- What you will do
Write the number of lines holding the word "materials", and nothing else.
===== Records to process
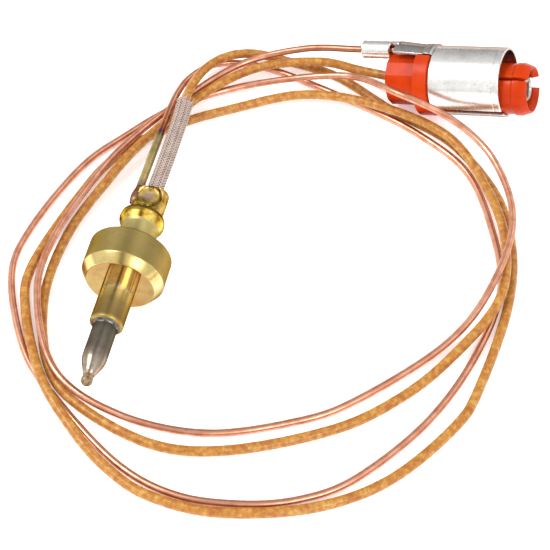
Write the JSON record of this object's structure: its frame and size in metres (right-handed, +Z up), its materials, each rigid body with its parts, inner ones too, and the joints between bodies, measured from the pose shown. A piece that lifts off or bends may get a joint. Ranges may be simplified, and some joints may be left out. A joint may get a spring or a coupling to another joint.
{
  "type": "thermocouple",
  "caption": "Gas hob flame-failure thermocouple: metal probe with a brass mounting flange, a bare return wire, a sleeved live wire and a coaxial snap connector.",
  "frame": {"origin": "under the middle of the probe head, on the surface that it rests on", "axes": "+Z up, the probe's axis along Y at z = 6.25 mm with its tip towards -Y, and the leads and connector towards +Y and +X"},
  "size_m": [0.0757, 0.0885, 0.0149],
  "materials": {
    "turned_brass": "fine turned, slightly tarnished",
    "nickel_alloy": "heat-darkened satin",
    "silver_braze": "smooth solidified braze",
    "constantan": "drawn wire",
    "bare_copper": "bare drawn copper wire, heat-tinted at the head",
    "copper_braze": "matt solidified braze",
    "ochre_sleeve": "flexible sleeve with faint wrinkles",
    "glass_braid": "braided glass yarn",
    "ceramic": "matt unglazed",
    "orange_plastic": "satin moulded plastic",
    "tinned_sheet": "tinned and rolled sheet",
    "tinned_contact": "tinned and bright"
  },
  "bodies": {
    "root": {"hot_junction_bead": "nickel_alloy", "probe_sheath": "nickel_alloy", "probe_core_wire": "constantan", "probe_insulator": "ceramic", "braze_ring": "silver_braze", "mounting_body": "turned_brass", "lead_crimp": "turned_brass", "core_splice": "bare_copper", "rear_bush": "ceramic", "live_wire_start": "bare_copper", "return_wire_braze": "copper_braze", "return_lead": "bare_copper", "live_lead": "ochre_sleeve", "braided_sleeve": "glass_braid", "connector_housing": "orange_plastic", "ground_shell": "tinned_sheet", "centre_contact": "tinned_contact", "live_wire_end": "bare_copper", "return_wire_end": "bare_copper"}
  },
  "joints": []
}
==========
===== Records to process
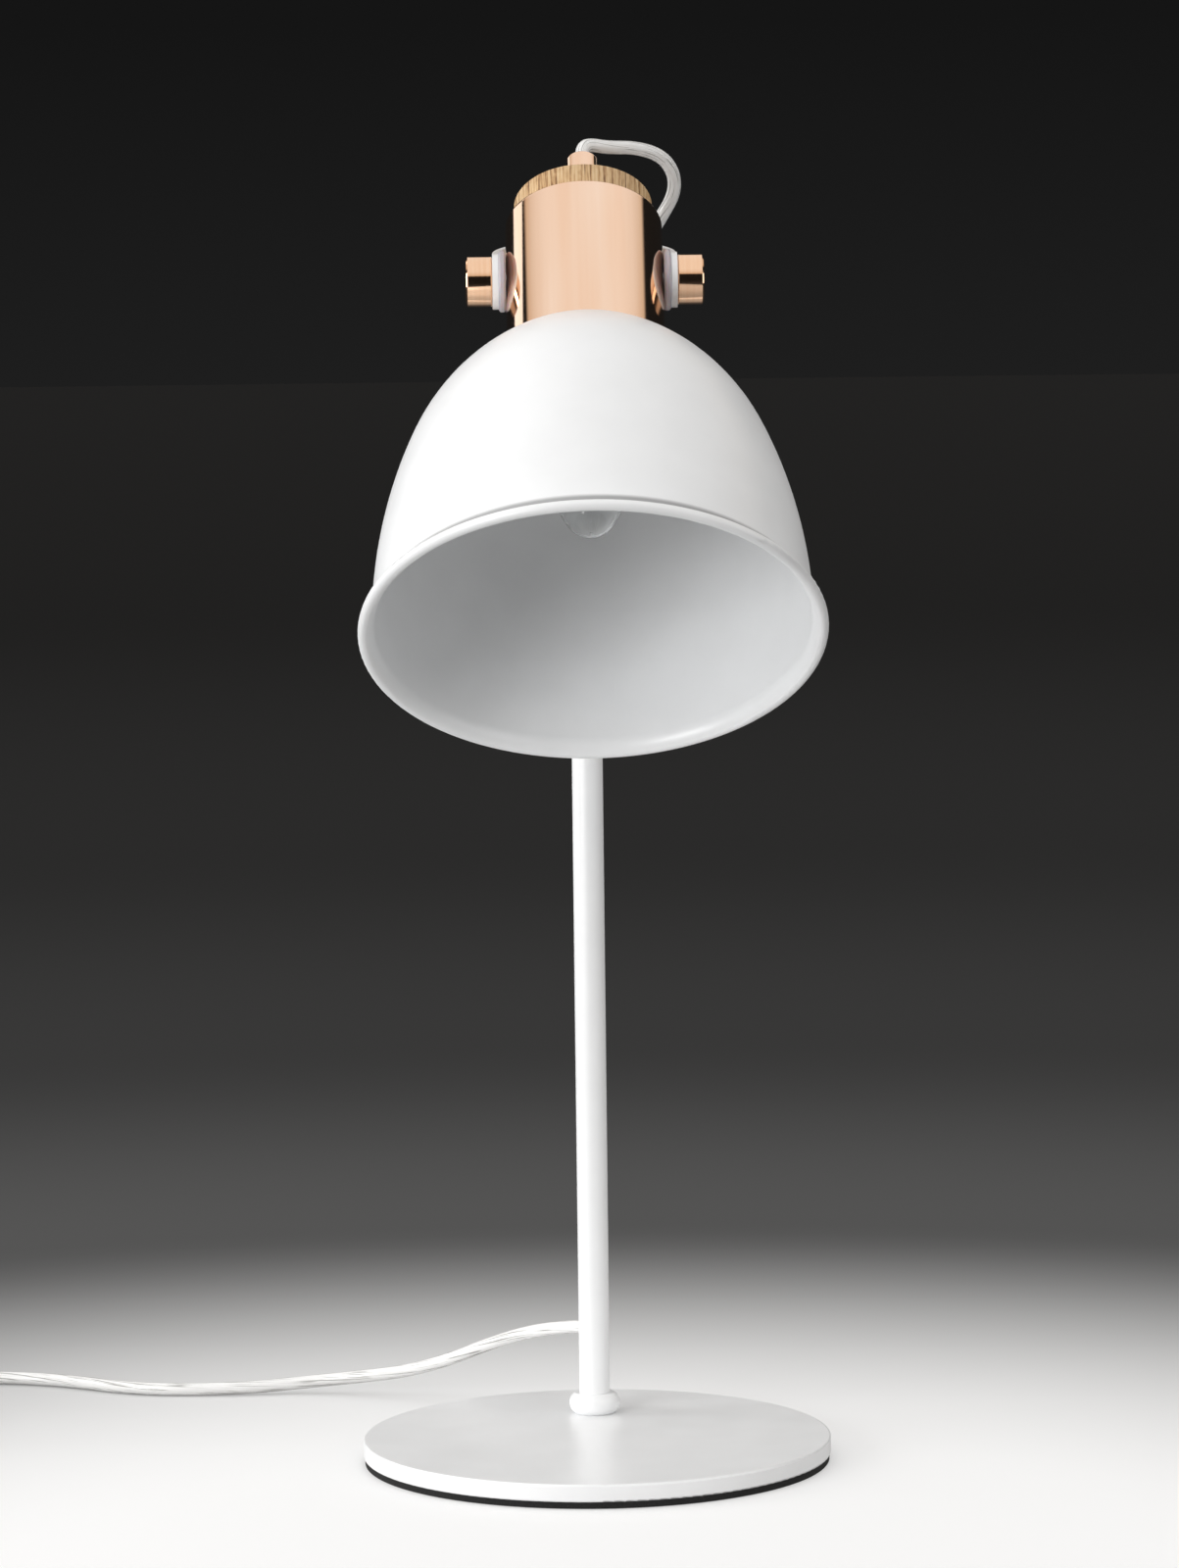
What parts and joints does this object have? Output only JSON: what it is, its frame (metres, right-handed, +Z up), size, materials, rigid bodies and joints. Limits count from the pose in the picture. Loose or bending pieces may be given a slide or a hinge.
==========
===== Records to process
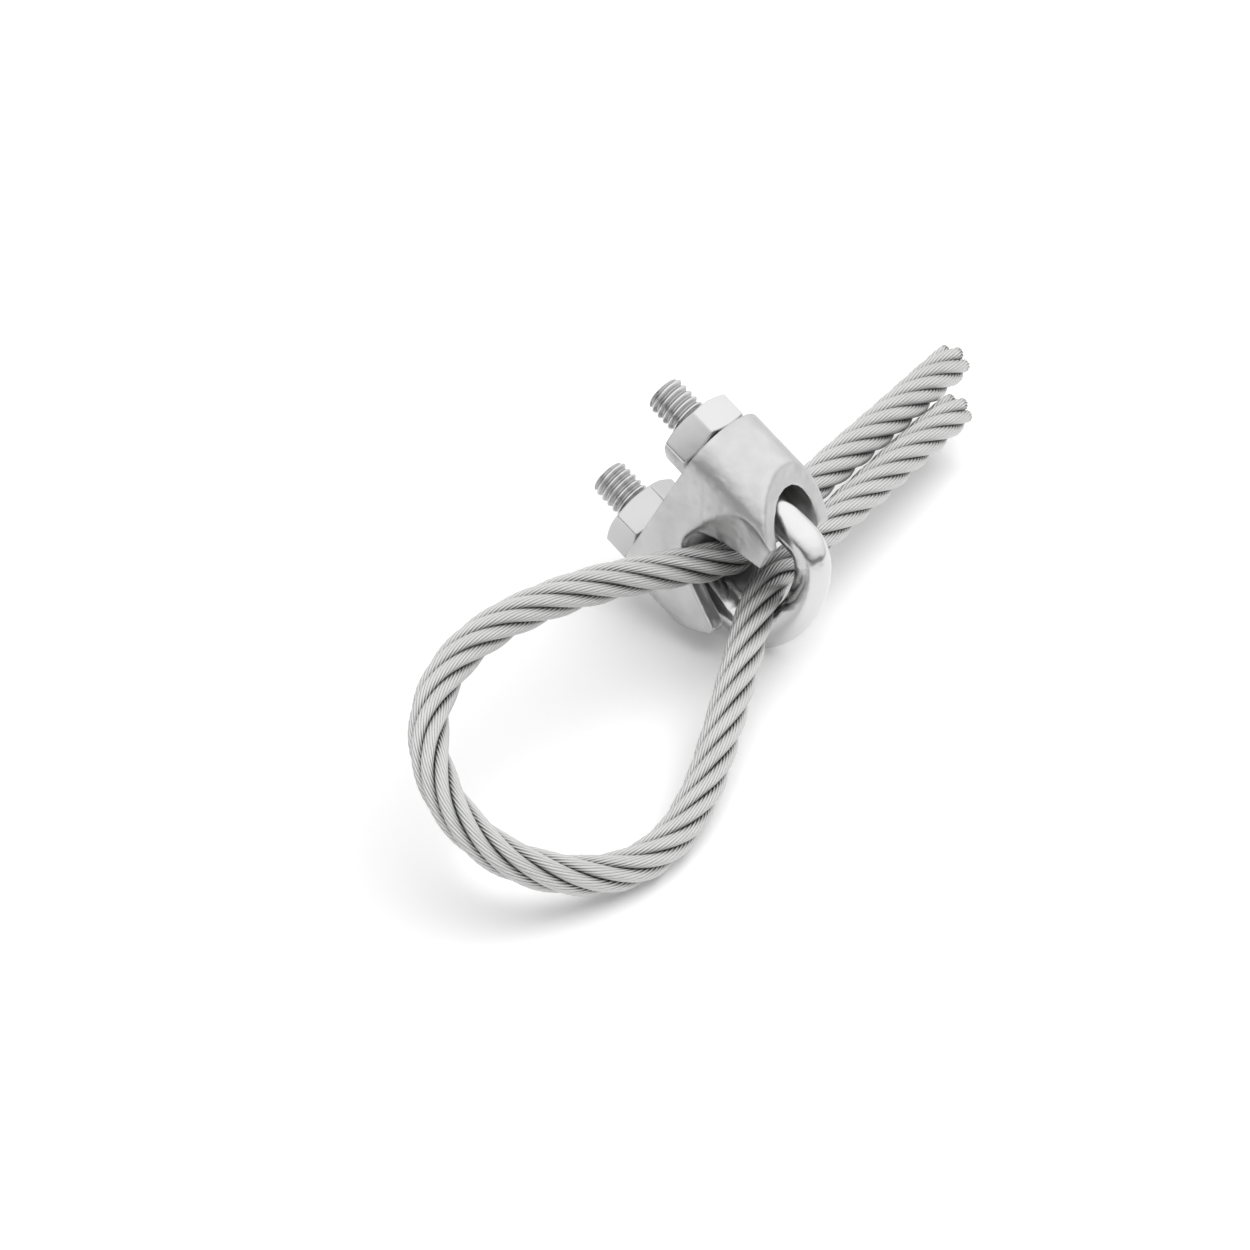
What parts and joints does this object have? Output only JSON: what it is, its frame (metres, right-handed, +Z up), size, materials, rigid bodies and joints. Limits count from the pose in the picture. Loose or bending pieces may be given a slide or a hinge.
==========
- The output
4